For jobs with different compute needs, you can add a new node pool like so. I used two different node pools, with 8 core nodes for preprocessing the sequencing data and aligning against the human genome, and 16 core nodes for assembly. You could also create additional high memory pools, GPU pools, etc depending on your needs. Ensure new node pools are set with --scopes storage-rw to allow writing to buckets!

gcloud container node-pools create pool2 \
    --cluster $CLUSTER_NAME \
    --zone=$ZONE --num-nodes=1 \
    --machine-type="n1-standard-16" \
    --scopes storage-rw \
    --image-type=UBUNTU \
    --disk-size=500GB \
    --enable-autoscaling \
    --max-nodes=96 \
    --min-nodes=0

When you are finished with the workflow, shut down the cluster with this command. Or let autoscaling slowly move the number of machines down to zero.

gcloud container clusters delete --zone $ZONE $CLUSTER_NAME

To run the snakemake pipeline and submit jobs to the Kubernetes cluster, use a command like this:

snakemake -s 10x_longranger.snakefile --default-remote-provider GS \
    --default-remote-prefix YOUR_BUCKET_HERE --use-singularity \
    -j 99999 --use-conda --nolock --kubernetes

Add the name of your bucket prefix. The ‘-j’ here allows (mostly) unlimited jobs to be scheduled simultaneously.

Each job will be assigned to a node with available resources. You can monitor the progress and logs with the commands shown as output. Kubernetes autoscaling takes care of provisioning new nodes when more capacity is needed, and removes nodes from the pool when they’re not needed any more. There is some lag for removing nodes, so beware of the extra costs.

While the cluster is running, you can view the number of nodes allocated and the available resources all within the browser. Clicking on an individual node or pod will give an overview of the resource usage over time.

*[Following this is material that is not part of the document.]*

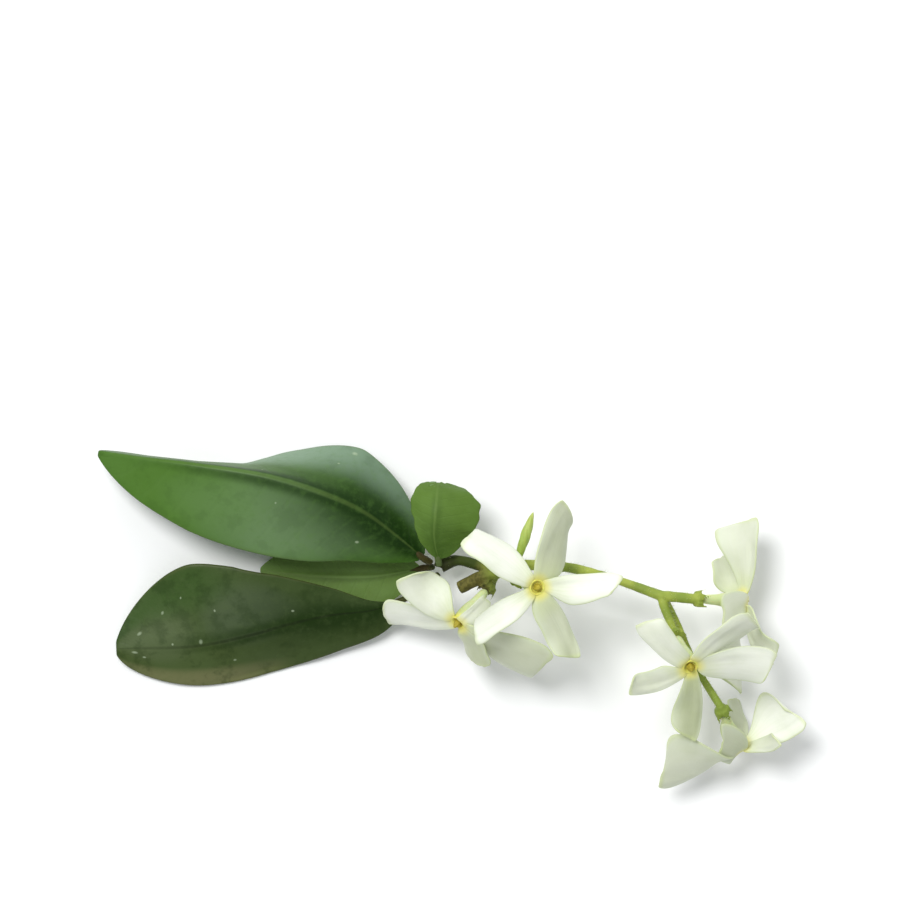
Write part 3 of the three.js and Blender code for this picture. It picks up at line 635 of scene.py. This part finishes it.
def petalFinish(name, flower):
    finish = Finish(name, {"Subsurface Weight": 0.18, "Subsurface Scale": 0.0016,
                           "Subsurface Radius": (1.0, 1.0, 0.85), "Specular IOR Level": 0.35,
                           "Sheen Weight": 0.12, "Sheen Roughness": 0.5})
    look = petalLook
    along, across = finish.alongAcross()
    edge = across.size()
    cloud = finish.speckle(190.0)
    fine = finish.speckle(1500.0, 3.0, 0.6)
    color = finish.blend(cloud.ramp(0.4, 0.72) * 0.35, look["white"], look["cool"])
    # painted shade: each petal is tinted green-grey by as much as it lies in shade
    paintedShade = finish.add("ShaderNodeAttribute", {"attribute_name": "paintedShade"}, out="Fac")
    color = finish.blend(paintedShade * (0.75 + cloud * 0.4), color, look["green"])
    # long fine veins that fan out from the root
    fan = finish.add("ShaderNodeCombineXYZ", None, {0: along * 2.2, 1: across * 13.0})
    lines = finish.add("ShaderNodeTexNoise", {"noise_dimensions": "2D"},
                       {"Vector": fan, "Scale": 1.0, "Detail": 2.0, "Roughness": 0.5})
    vein = lines.ramp(0.5, 0.62)
    nearRoot = 1.0 - along.ramp(0.02, 0.42)
    color = finish.blend(nearRoot * 0.5, color, look["root"])
    color = finish.blend(vein * (0.05 + nearRoot * 0.22), color, look["streak"])
    # painted shade: the petal darkens towards its edges, which curl back away from the light
    color = finish.blend(edge.ramp(0.5, 1.0) * 0.45, color, look["rim"])
    color = finish.blend(edge.ramp(0.86, 1.0) * 0.5, color, look["margin"])
    color = finish.blend(along.ramp(0.93, 1.0) * 0.6, color, look["margin"])
    away = finish.away(flower["throat"])
    color = finish.blend((1.0 - (away + cloud * 0.5).ramp(1.2, 3.1)) * 0.95, color, look["throat"])
    height = fine * 0.35 + lines * 0.5 + cloud * 0.9
    return finish.finished(color, 0.5 + fine * 0.14, finish.bump(height, 0.3, 0.00022))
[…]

Useful things I learned while working on this project

  • Use docker and singularity images where possible. In cases where multiple tools were needed, a simple conda environment does the trick.
  • The container image type must be set to Ubuntu (see above) for singularity images to correctly work on the cluster.
  • It’s important to define memory requirements much more rigorously when working on the cloud. Compared to our local cluster, standard GCP nodes have much less memory. I had to go through each pipeline and define an appropriate amount of memory for each job, otherwise they wouldn’t schedule from Kubernetes, or would be killed when they exceeded the limit.
  • You can only reliably use n-1 cores on each node in a Kubernetes cluster. There’s always some processes running on a node in the background, and Kubernetes will not scale an excess of 100% cpu. The threads parameter in snakemake is an integer. Combine these two things and you can only really use 7 cores on an 8-core machine. If anyone has a way around this, please let me know!
  • When defining input and output files, you need to be much more specific. When working on the cluster, I would just specify a single output file out of many for a program, and could trust that the others would be there when I needed them. But when working with remote files, the outputs need to be specified explicitly to get uploaded to the bucket. Maybe this could be fixed with a call to directory() in the output files, but I haven’t tried that yet.
  • Snakemake automatically takes care of remote files in inputs and outputs, but paths specified in the params: section do not automatically get converted. I use paths here for specifying an output directory when a program asks for it. You need to add the GS_PREFIX to paths to ensure they’re remote. Again, might be fixed with a directory() call in the output files.
  • I haven’t been able to get configuration yaml files to work well in the cloud. I’ve just been specifying configuration parameters in the snakefile or on the command line.